Using the data below, return the stretch from the line that contains "under_drink = below(drink_top, level_steps)" through the line that contains "bpy.data.objects.remove(obj)", both included, exactly as it stands and nothing beyond it.

DATASET EXTRACT -
╭──

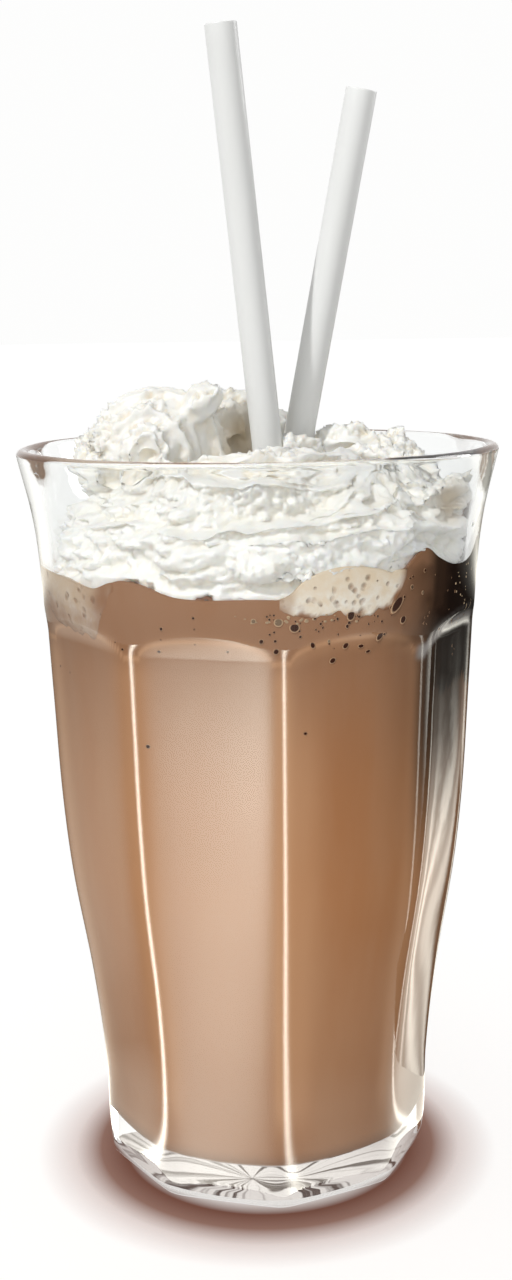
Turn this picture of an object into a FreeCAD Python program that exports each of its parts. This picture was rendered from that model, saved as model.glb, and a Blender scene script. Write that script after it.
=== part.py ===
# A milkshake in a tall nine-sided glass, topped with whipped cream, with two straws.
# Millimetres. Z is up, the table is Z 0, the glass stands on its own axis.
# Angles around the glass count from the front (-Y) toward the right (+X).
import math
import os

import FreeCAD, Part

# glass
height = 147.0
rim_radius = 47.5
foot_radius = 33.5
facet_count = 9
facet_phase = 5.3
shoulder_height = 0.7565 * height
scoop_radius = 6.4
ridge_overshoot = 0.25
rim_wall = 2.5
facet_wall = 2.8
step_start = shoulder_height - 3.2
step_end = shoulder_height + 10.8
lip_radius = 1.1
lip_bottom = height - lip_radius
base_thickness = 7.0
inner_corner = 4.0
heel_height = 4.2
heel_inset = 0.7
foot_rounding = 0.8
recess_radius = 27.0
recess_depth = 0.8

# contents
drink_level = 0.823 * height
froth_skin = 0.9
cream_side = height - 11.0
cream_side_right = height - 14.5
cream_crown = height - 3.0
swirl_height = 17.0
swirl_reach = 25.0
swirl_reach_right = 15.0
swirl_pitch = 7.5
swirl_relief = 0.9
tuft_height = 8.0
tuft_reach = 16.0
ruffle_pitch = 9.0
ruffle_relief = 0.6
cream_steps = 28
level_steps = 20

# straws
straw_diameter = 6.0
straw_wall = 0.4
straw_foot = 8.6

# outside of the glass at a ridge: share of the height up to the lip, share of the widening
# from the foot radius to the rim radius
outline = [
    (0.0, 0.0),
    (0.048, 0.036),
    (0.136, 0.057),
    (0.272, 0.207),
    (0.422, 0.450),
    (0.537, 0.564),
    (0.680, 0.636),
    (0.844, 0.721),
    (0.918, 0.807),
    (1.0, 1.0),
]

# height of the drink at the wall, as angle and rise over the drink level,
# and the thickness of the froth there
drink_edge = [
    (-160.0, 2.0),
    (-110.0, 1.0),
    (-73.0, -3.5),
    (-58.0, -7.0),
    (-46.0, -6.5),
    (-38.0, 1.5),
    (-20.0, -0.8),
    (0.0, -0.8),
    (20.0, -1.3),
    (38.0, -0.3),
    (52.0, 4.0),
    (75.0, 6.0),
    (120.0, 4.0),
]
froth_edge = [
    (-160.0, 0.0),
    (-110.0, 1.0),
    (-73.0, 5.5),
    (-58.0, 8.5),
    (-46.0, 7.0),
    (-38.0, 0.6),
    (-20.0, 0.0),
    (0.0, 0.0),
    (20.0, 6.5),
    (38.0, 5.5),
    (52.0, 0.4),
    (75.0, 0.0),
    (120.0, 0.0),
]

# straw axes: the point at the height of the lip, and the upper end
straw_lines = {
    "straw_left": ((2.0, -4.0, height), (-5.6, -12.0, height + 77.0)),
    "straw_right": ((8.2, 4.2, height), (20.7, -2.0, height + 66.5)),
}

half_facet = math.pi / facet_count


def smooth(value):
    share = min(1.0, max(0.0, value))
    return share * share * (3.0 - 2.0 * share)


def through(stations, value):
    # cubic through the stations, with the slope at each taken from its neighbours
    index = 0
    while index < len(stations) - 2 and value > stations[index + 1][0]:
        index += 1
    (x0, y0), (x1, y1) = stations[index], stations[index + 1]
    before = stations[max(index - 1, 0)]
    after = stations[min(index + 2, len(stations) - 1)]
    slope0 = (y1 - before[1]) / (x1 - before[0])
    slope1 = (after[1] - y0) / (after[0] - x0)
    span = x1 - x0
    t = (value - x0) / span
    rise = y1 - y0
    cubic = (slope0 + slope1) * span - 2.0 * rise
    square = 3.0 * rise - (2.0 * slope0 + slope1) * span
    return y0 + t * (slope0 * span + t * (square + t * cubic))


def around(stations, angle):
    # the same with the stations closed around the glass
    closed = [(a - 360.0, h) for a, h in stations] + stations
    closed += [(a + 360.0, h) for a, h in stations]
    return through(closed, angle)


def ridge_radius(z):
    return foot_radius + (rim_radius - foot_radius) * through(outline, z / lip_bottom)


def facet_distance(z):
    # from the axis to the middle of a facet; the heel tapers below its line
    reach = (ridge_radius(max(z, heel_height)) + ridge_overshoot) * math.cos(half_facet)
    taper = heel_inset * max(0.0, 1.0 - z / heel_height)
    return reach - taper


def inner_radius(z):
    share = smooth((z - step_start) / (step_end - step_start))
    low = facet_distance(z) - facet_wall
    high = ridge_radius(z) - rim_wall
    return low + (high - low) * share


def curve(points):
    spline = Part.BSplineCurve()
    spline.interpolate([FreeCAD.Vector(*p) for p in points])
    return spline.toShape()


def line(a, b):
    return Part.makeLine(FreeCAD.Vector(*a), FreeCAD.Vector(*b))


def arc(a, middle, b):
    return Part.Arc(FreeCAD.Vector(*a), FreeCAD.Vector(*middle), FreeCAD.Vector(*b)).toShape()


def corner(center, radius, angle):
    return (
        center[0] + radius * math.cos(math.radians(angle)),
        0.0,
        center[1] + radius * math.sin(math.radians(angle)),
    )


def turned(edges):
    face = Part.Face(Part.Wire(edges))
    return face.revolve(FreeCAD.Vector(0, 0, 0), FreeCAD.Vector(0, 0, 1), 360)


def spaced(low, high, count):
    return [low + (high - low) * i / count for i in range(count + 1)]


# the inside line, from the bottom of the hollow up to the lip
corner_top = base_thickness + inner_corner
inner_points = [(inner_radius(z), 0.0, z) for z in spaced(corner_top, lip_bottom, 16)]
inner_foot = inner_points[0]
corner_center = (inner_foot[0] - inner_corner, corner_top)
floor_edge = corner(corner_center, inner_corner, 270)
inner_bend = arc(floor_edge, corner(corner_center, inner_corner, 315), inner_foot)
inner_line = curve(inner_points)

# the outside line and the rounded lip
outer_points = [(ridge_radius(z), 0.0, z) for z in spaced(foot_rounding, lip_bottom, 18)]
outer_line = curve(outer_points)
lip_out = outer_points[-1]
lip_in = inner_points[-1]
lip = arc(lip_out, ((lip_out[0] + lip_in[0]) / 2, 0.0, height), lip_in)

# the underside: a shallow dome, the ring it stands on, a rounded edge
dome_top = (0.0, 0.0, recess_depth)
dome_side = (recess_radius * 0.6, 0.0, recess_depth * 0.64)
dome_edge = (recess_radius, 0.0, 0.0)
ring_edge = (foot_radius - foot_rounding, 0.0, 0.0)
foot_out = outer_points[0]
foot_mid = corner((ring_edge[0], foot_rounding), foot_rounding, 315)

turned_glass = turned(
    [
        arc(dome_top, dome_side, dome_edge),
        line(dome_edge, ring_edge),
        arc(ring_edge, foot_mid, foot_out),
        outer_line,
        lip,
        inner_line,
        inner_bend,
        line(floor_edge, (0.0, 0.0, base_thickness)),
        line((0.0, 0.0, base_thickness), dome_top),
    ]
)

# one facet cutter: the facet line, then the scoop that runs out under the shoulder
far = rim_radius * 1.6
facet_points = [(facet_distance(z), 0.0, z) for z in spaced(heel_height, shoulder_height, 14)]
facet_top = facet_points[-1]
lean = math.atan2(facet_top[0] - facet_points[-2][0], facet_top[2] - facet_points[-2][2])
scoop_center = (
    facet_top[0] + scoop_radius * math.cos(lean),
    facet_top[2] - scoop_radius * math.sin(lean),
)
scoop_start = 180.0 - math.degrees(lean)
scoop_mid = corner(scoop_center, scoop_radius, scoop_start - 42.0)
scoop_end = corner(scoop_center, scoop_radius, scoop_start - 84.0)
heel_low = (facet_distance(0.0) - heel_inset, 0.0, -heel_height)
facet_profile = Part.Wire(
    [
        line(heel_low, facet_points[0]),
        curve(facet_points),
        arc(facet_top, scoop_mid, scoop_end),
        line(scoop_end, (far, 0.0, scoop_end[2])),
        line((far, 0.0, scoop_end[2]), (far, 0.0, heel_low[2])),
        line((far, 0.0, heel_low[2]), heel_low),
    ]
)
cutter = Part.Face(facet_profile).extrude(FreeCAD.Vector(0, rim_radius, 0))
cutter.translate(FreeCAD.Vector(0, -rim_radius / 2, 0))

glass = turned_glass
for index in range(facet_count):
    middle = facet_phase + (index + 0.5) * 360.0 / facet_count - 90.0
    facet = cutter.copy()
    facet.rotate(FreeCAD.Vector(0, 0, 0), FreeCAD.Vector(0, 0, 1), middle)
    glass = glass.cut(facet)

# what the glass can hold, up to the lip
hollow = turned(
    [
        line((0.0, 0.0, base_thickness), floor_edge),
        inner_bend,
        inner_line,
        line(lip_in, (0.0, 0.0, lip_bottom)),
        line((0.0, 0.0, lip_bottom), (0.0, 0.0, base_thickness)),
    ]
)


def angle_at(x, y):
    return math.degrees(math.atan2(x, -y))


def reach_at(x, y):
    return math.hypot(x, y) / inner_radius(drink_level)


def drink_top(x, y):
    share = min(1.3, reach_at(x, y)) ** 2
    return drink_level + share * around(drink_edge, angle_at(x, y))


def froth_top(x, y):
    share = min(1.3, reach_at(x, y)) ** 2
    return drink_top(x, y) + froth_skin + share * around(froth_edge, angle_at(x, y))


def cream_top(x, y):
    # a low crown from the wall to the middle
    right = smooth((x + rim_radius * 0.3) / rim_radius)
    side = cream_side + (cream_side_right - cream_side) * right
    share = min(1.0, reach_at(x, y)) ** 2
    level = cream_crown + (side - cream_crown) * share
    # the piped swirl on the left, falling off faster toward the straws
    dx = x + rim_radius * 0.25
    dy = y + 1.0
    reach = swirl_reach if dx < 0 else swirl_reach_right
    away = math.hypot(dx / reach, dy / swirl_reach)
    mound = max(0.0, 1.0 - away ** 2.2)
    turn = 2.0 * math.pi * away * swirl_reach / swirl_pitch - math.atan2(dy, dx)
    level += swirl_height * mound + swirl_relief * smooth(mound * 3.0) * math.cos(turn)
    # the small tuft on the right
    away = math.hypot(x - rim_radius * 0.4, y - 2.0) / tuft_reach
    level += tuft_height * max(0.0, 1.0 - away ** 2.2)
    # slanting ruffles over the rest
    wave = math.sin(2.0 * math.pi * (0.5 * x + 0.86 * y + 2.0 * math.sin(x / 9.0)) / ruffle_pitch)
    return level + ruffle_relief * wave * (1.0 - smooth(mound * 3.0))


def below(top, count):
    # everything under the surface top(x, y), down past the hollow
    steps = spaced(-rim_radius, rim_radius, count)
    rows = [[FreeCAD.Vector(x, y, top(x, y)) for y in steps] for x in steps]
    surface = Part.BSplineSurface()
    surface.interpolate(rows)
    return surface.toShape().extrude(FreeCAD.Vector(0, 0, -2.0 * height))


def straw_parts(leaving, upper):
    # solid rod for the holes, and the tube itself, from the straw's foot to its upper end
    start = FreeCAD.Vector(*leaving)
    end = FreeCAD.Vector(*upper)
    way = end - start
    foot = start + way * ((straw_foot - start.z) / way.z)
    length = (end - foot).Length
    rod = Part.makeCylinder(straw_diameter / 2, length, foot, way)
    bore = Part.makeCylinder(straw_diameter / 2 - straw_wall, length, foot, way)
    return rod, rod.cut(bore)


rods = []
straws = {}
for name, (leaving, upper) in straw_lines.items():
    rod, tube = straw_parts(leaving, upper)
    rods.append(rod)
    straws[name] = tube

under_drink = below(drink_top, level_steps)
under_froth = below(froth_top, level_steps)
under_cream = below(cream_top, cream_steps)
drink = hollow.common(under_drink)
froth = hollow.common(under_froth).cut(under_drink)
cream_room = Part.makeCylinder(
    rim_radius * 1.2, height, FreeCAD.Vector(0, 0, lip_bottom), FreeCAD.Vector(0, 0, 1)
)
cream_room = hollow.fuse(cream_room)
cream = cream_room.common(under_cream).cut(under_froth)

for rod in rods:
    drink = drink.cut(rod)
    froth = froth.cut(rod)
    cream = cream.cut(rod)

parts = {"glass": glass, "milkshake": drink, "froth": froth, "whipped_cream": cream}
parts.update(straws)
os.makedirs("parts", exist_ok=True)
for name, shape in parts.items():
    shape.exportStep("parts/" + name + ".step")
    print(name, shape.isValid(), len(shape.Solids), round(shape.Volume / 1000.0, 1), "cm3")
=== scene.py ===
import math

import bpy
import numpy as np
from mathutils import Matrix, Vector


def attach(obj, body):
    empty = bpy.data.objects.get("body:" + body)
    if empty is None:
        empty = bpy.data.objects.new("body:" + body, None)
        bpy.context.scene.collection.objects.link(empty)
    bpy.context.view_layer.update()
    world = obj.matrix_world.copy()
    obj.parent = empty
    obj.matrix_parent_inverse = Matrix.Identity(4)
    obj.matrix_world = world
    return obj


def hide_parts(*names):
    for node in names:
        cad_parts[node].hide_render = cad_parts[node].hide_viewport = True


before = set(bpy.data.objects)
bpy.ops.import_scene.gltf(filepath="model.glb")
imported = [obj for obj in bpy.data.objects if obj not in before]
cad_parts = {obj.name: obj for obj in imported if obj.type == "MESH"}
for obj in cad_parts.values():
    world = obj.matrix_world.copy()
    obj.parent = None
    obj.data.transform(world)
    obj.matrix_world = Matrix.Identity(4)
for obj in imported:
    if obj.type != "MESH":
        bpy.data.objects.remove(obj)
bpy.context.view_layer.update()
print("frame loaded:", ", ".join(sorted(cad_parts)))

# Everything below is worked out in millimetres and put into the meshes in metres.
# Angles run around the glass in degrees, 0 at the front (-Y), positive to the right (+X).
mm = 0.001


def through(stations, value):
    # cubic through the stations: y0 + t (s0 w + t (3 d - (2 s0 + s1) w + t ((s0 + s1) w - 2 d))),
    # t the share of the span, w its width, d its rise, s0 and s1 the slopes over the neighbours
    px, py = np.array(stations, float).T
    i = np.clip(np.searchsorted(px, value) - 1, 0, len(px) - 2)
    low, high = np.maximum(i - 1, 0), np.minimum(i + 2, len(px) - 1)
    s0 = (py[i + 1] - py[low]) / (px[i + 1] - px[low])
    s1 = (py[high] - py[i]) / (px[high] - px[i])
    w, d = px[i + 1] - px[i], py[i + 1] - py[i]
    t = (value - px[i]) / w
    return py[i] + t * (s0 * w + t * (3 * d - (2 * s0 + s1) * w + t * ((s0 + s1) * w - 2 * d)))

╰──

SOLUTION FOR THIS PROBLEM -
under_drink = below(drink_top, level_steps)
under_froth = below(froth_top, level_steps)
under_cream = below(cream_top, cream_steps)
drink = hollow.common(under_drink)
froth = hollow.common(under_froth).cut(under_drink)
cream_room = Part.makeCylinder(
    rim_radius * 1.2, height, FreeCAD.Vector(0, 0, lip_bottom), FreeCAD.Vector(0, 0, 1)
)
cream_room = hollow.fuse(cream_room)
cream = cream_room.common(under_cream).cut(under_froth)

for rod in rods:
    drink = drink.cut(rod)
    froth = froth.cut(rod)
    cream = cream.cut(rod)

parts = {"glass": glass, "milkshake": drink, "froth": froth, "whipped_cream": cream}
parts.update(straws)
os.makedirs("parts", exist_ok=True)
for name, shape in parts.items():
    shape.exportStep("parts/" + name + ".step")
    print(name, shape.isValid(), len(shape.Solids), round(shape.Volume / 1000.0, 1), "cm3")
=== scene.py ===
import math

import bpy
import numpy as np
from mathutils import Matrix, Vector


def attach(obj, body):
    empty = bpy.data.objects.get("body:" + body)
    if empty is None:
        empty = bpy.data.objects.new("body:" + body, None)
        bpy.context.scene.collection.objects.link(empty)
    bpy.context.view_layer.update()
    world = obj.matrix_world.copy()
    obj.parent = empty
    obj.matrix_parent_inverse = Matrix.Identity(4)
    obj.matrix_world = world
    return obj


def hide_parts(*names):
    for node in names:
        cad_parts[node].hide_render = cad_parts[node].hide_viewport = True


before = set(bpy.data.objects)
bpy.ops.import_scene.gltf(filepath="model.glb")
imported = [obj for obj in bpy.data.objects if obj not in before]
cad_parts = {obj.name: obj for obj in imported if obj.type == "MESH"}
for obj in cad_parts.values():
    world = obj.matrix_world.copy()
    obj.parent = None
    obj.data.transform(world)
    obj.matrix_world = Matrix.Identity(4)
for obj in imported:
    if obj.type != "MESH":
        bpy.data.objects.remove(obj)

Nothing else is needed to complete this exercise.